Runs per product (and per recipient at send). Return a string to override the GUI subject. Most implementations skip this and set the subject in the GUI with a {product_name} token.

add_filter( 'sse_support_email_subject', function ( $subject, $context ) {
    return $subject;
}, 10, 2 );

sse_support_email_content (filter) — per product

Runs per product (and per recipient at send). Return { body, name }. The incoming $content holds the GUI defaults — return it to keep them; an empty body sends nothing for that product.

add_filter( 'sse_support_email_content', function ( $content, $context ) {
    return array(
        'body' => "Hi {first_name},
Here's what changed...
- Faster cache warmup",
        'name' => 'Scalability Pro', // human name for the footer
    );
}, 10, 2 );

Per-recipient tokens ({first_name}, {unsubscribe_url}, {manage_url}, {product_name}, {email}, {site_name}, {site_url}) are filled by the engine (double-brace {{...}} is also accepted for back-compat). A subject key here is honoured only as a fallback. There is no reference key — repeat behaviour is handled by the per-day guard (below).

sse_support_email_should_send_to_user (filter) — per owner

Runs once per owner, after the per-day guard, the suppression gate and the admin’s recency rules. Return false to skip this individual. Default true. $context->subscriber, ->matching_product and ->all_products are set.

add_filter( 'sse_support_email_should_send_to_user', function ( $send, $context ) {
    // e.g. skip bundle-only owners:
    if ( $context->matching_product && ! $context->matching_product->direct ) {
        return false;
    }
    return $send;
}, 10, 2 );

People excluded here appear under Will NOT receive in the Preview. You don’t check unsubscribes/bounces here — the gate already removed them.

sse_support_email_sent (action)

Fires once per successfully-queued support email, on real sends only (never during Preview). The changelog companion uses it to advance its stored “last sent version” — after a successful send, never inside the decision filter, so a failure can’t skip a release.

add_action( 'sse_support_email_sent', function ( $context ) {
    // $context->product_id, $context->subscriber, $context->name, ...
} );

Repeat behaviour (no reference in core)

There is no version/reference dedup in core. Repeats are governed by two things: the per-day guard (at most one email per support-email + product + customer per calendar day) and your sse_should_send_support_email filter (which decides when there’s news). “Send again tomorrow because the version changed” = your filter returns true again on a new day.

Changelog-reader hooks

These belong to the companion plugin (Super Speedy Plugins — Changelog Emails), the worked-example consumer of the support-email filters above. They are not part of the core plugin.

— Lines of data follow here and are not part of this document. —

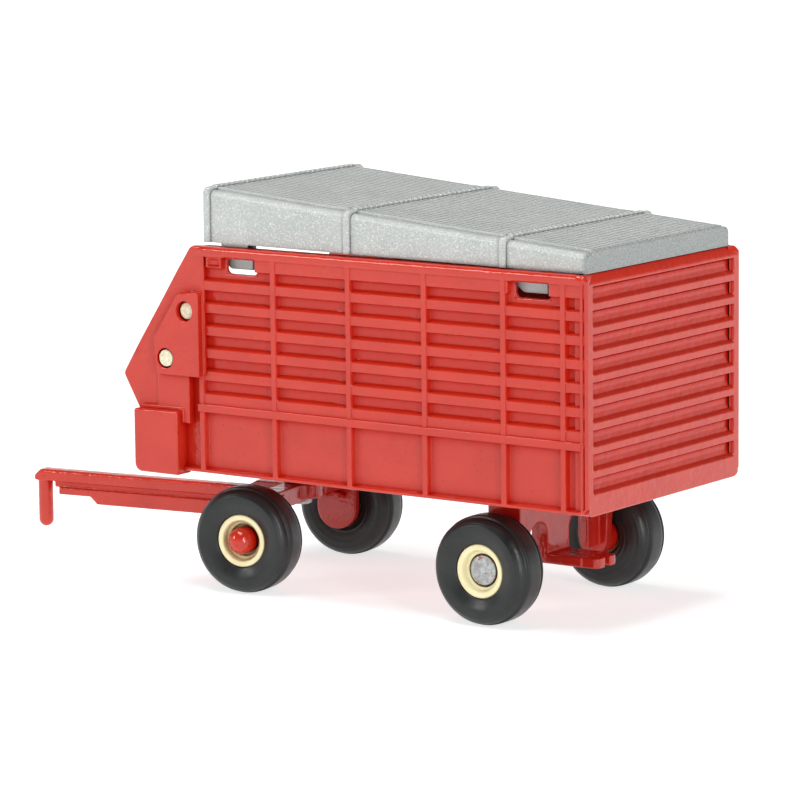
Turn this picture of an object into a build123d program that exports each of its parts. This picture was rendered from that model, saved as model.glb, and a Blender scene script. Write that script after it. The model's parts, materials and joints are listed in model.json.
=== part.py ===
from build123d import *
import math
import os

# A small die-cast forage wagon.  Millimetres, +X forward, +Y left, +Z up, ground at z = 0.
# Lengths along the wagon are counted from the outer face of the rear wall.  The finished parts
# are moved back by half the overall length, so the origin is under the middle of the wagon.

OVERALL_LENGTH = 103.3

# Box
WALL_OUT = 19.05
WALL_SHEET = 18.18
WALL_IN = 16.9
SLAT_OUT = 18.9
RAIL_OUT = 19.25
BOX_FRONT = 62.6
WALL_BOTTOM = 16.75
WALL_TOP = 47.95
TOP_RAIL_BOTTOM = 46.5
BELT_BOTTOM = 25.1
BELT_TOP = 26.36
BELT_FRONT = 63.7
LIP_TOP = 17.3
POST_WIDTH = 1.0
POST_REAR_EDGES = (62.15, 49.80, 37.33, 25.02, 12.49, 3.20)
CORNER_WIDTH = 1.17
SLAT_PITCH = 3.114
SLAT_HEIGHT = 1.55
SLAT_COUNT = 6
LOWEST_SLAT_BOTTOM = 26.36
TOP_SLAT_BOTTOM = 44.9
WINDOW_BOTTOM = 44.4
WINDOW_SPANS = ((53.45, 58.65), (5.95, 11.55))
WINDOW_SHEET = 0.55
WINDOW_MARGIN = 0.8

# Rear wall
REAR_THICK = 2.1
REAR_HALF = 17.6
REAR_BOTTOM = 16.5
REAR_EDGE_TOP = 46.85
GROOVE_HALF = 17.45
GROOVE_TOP = 46.45
GROOVE_COUNT = 9
GROOVE_HEIGHT = 2.26
GROOVE_FLAT = 0.92
GROOVE_DEPTH = 0.75

# Front wings, covers and housings
WING_IN = 17.45
WING_POINTS = ((62.6, 47.9), (64.3, 47.9), (76.35, 29.6), (73.7, 25.0), (73.0, 16.75), (62.6, 16.75))
WING_RADII = (0.05, 1.2, 0.9, 0.3, 0.3, 0.05)
COVER_OUT = 20.05
COVER_POINTS = ((62.3, 30.05), (62.3, 41.75), (65.9, 41.35), (70.1, 35.0), (69.6, 30.05))
COVER_RADII = (0.3, 0.5, 0.5, 0.4, 0.4)
LOWER_PLATE_OUT = 19.35
LOWER_PLATE = (64.6, 70.1, 23.35, 30.05)
HOUSING_OUT = 20.4
HOUSING = (66.0, 73.6, 16.2, 25.1)
SHOULDER = 0.55
SHOULDER_SETBACK = 0.6
HOUSING_CORNER = 1.2
HOUSING_NECK_SETBACK = 0.2
TROUGH_WALL = 1.2
TROUGH_SETBACK = 0.9
TROUGH_FRONT_TOP = 24.6

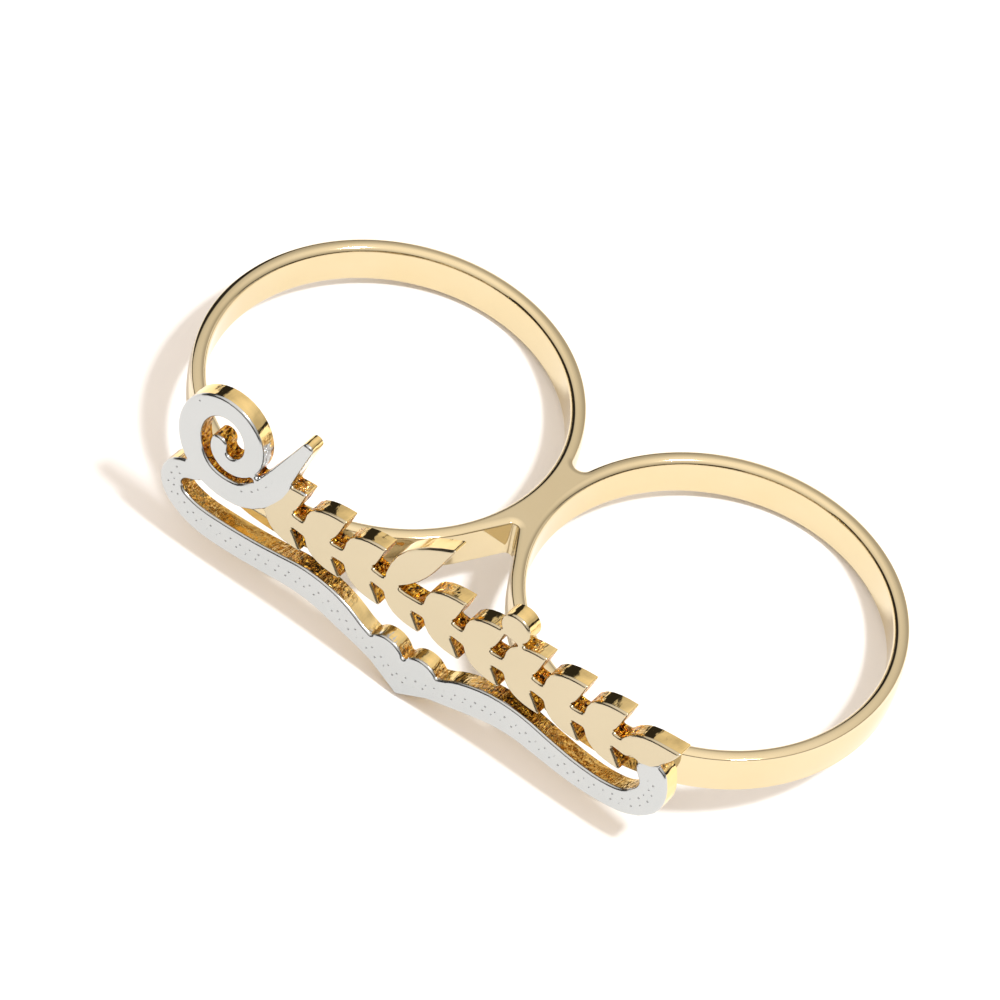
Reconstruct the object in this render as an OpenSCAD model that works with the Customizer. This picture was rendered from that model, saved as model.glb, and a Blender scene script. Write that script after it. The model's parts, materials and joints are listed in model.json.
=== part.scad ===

sse_changelog_product_map (filter)

Maps a WooCommerce product ID to a plugin slug, so the reader knows which readme.txt / metadata to read for that product. Ships pre-filled with the Super Speedy Plugins catalogue.

add_filter( 'sse_changelog_product_map', function ( $map ) {
    $map[12345] = 'my-plugin-slug';
    return $map;
} );

sse_support_assets_dir (filter)

Overrides the local directory the changelog reader looks in for each plugin’s readme.txt and metadata file. Useful in development, or if your assets live somewhere non-standard.

add_filter( 'sse_support_assets_dir', function ( $dir ) {
    return '/path/to/your/plugin/assets';
} );

Template hooks

sse_templates_registry (filter)

Adds new editable email templates, or overrides the defaults of existing ones. The registry defines each template’s label, default subject/body, and the list of supported {{tokens}}. See Editing Email Templates.

add_filter( 'sse_templates_registry', function ( $registry ) {
    $registry['my_template'] = array(
        'label'        => 'My custom email',
        'has_subject'  => true,
        'subject'      => 'Hello {{first_name}}',
        'body'         => "Hi {{first_name}},
...",
        'placeholders' => array(
            '{{first_name}}' => "Recipient's first name",
        ),
    );
    return $registry;
} );

Render a registered template in your own code with SSE_Templates::subject( $key, $vars ) and SSE_Templates::body( $key, $vars ) — only the tokens you pass are replaced, so unknown tokens are left intact for a later pass.

Other hooks

sse_confirmation_ttl_days (filter)

How long a double opt-in confirmation link stays valid, in days (default 7). See Double Opt-in.

add_filter( 'sse_confirmation_ttl_days', function ( $days ) {
    return 14;
} );

sse_automation_triggers (filter)

Registers additional automation trigger types beyond the built-in ones, so your code can start an automation sequence from a custom event. See Automations & Drips.

add_filter( 'sse_automation_triggers', function ( $triggers ) {
    $triggers['my_custom_event'] = array(
        'label' => 'My custom event',
    );
    return $triggers;
} );

Where to put this code

Hook code belongs in a small plugin or mu-plugin (recommended, so it’s version-controlled and survives theme changes), or your theme’s functions.php. For the support-email filters specifically, a dedicated mu-plugin keeps your sending policy in one auditable place.